From: Jason McKesson <jmckesson_at_[hidden]>
Date: Thu, 29 Apr 2021 19:56:58 -0400
On Thu, Apr 29, 2021 at 7:33 PM Giuseppe D'Angelo via Std-Discussion
<std-discussion_at_[hidden]> wrote:
> On 29/04/2021 23:17, Jason McKesson via Std-Discussion wrote:
> > And my point is that you don't need to*make* them invalid, precisely
> > because nobody can*detect* that they became invalid. User code isn't
> > allowed to use them, so you don't need to do anything. Neither do
> > `vector` implementations.

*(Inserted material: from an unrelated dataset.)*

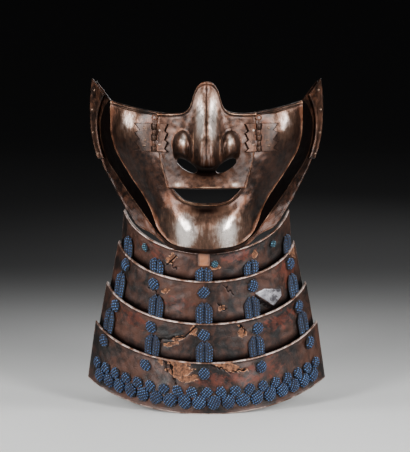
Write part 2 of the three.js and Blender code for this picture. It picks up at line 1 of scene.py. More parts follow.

You will find exactly zero code in
> > `std::vector` implementations that magically mark those pointers as
> > "invalid".
> >
> > They're invalid by convention, not by actual execution of something.
> <devil's advocate>
> If it's not because the compiler may take advantage of it, and it
> doesn't actually get checked by sanitizers, and what not: then why is
> there such a convention?
> Does it allow for some hypothetical extra leeway in `vector`
> implementations? Is it purely an historical artefact, maybe due to how
> `vector` was used to be implemented? Something else?
> From the sentence above, it seems to me that you agree with the fact
> that the straightforward implementation of `vector` will incur in no
> costs if it wanted to provide the guarantee that the pointers are valid.
> So why not providing the guarantee?
> </devil's advocate>

My very first post in this thread outlined the conceptual reasoning
for invalidating the pointers/references/iterators entirely distinct
from the question of whether the object model would allow for them to
remain valid.

It boils down to this: you have a pointer to an object, then you do
something to the container that conceptually does not manipulate that
object's value; therefore, the pointer either should point to the same
object with the same value or if that is not possible it should be

By inserting an object into a vector, you have conceptually changed
the address of all of the objects past that one in the container.
However, any pointers/references cannot themselves move to aim at the
correct object. Therefore, such pointers/references should no longer
be considered valid pointers/references to what they pointed

Put simply, a pointer/reference to an element in a container is not,
and should not be considered, a fancy index.